Ron and Dan struck me as “typical” religious nuts of any stripe. Killing their sister-in-law, Brenda, and her daughter because God told them to was just the culmination of a descent into increasing extremism. Brenda had stood up to Ron and Dan as they attempted to rope her husband Allen into their delusions.
I devoured this book on my trip down to Oklahoma City. Despite being really tired (definitely recovering from the end of the school year!) I was pretty happy to find a quiet spot and do some reading. Like all good books, this one lengthened my reading list but I learned a lot about how pieces of western history fit together.
It’s always jarring when you’re on vacation to visit sobering memorials and museums.
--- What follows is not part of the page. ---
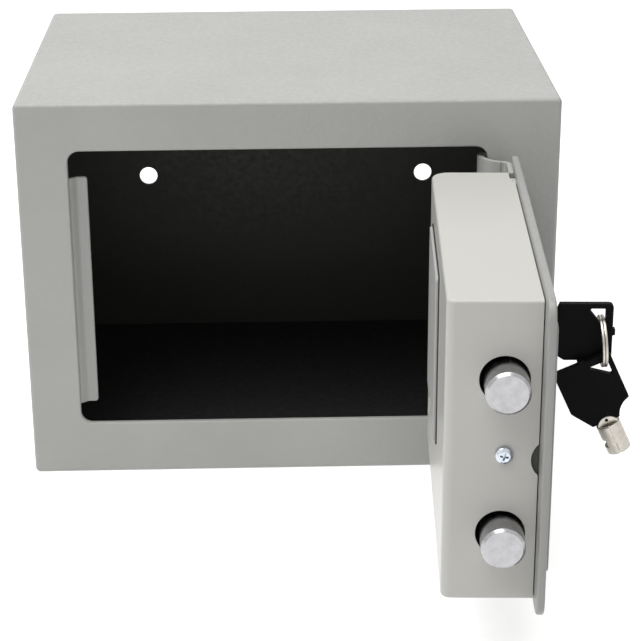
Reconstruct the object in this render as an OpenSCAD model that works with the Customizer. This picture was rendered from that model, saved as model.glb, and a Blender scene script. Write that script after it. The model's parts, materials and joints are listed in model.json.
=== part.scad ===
// Small electronic safe with a keypad door, shown with the door open and its two round bolts out.
// Millimetres, +Z up, +Y to the back. The origin is the centre of the underside.
// Every door piece is drawn where it stands with the door shut, and on_door() then swings it open.

/* [Cabinet] */
// Width over the side walls
cab_w = 230; // [222:1:280]
// Depth over the front and back
cab_d = 170; // [150:1:210]
// Height over the top and bottom
cab_h = 170; // [154:1:210]
// Sheet of the walls and back
sheet = 1.5; // [1:0.1:2.5]
// Sheet of the front frame
frame_t = 2; // [1.5:0.1:2.4]
// Bend radius of the long edges
edge_r = 4; // [3:0.5:8]
// Rounding where the front face meets the walls
front_r = 1.8; // [1:0.1:2]
// Thickness of the floor mat
mat_t = 2.5; // [1:0.1:4]

/* [Door opening] */
// Frame strip on the bolt side
strip_left = 21.8; // [18:0.1:26]
// Frame strip on the hinge side
strip_right = 30.8; // [29:0.1:38]
// Frame strip below the opening
strip_bottom = 24; // [16:0.1:30]
// Frame strip above the opening
strip_top = 20.8; // [16:0.1:30]
// Corner radius of the opening
opening_r = 6; // [3:0.5:10]
// Width of the strike flange beside the opening
strike_w = 7.6; // [6:0.1:8]
// Height that the strike flange leaves free at each end
strike_end = 9; // [6:0.5:20]

/* [Door] */
// Thickness of the door plate
plate_t = 3; // [2.5:0.1:4]
// Gap beside the plate on the bolt side
gap_free = 1.8; // [1:0.1:2.5]
// Gap beside the plate on the hinge side
gap_hinge = 5; // [4.5:0.1:6]
// Gap above and below the plate
gap_z = 1.2; // [0.8:0.1:2]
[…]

I don’t want to ever be the one that turns away from the darker parts of our past so I always force myself to go. While in Oklahoma City for the WCWS, we couldn’t skip the bombing memorial.
This memorial was interesting because I remember when the bombing happened. I was in third grade in the spring of 1995, my best friend’s birthday was in just a couple of days. We saw the pictures and knew it was horrible but that’s about all my 9 year old brain could comprehend. I was really curious to visit the museum and help bring all the pieces together.
As we stepped through the gates on the west side of the memorial, we were greeted with the giant reflecting pool on what had been Oklahoma City’s 5th Street. This now decommissioned street was where Timothy McVeigh had parked the now infamous Ryder truck.
Stacia, Andrea and I all agreed to start in the museum to give context to the memorial. This is one of the best museums I have ever been to. I have a low threshold of patience for museums with lots of video content and while I still felt there could be fewer videos (or at least shorter ones), the exhibits were put together excellently.
Back outside, we visited the survivor tree and then wandered over to the site of the federal building and saw the chairs representing those who died in the bombing.
We wandered around the grounds for awhile taking it all in. The memorial was really well done. If you’re in OKC, you can’t miss it, it’s hard but you must go.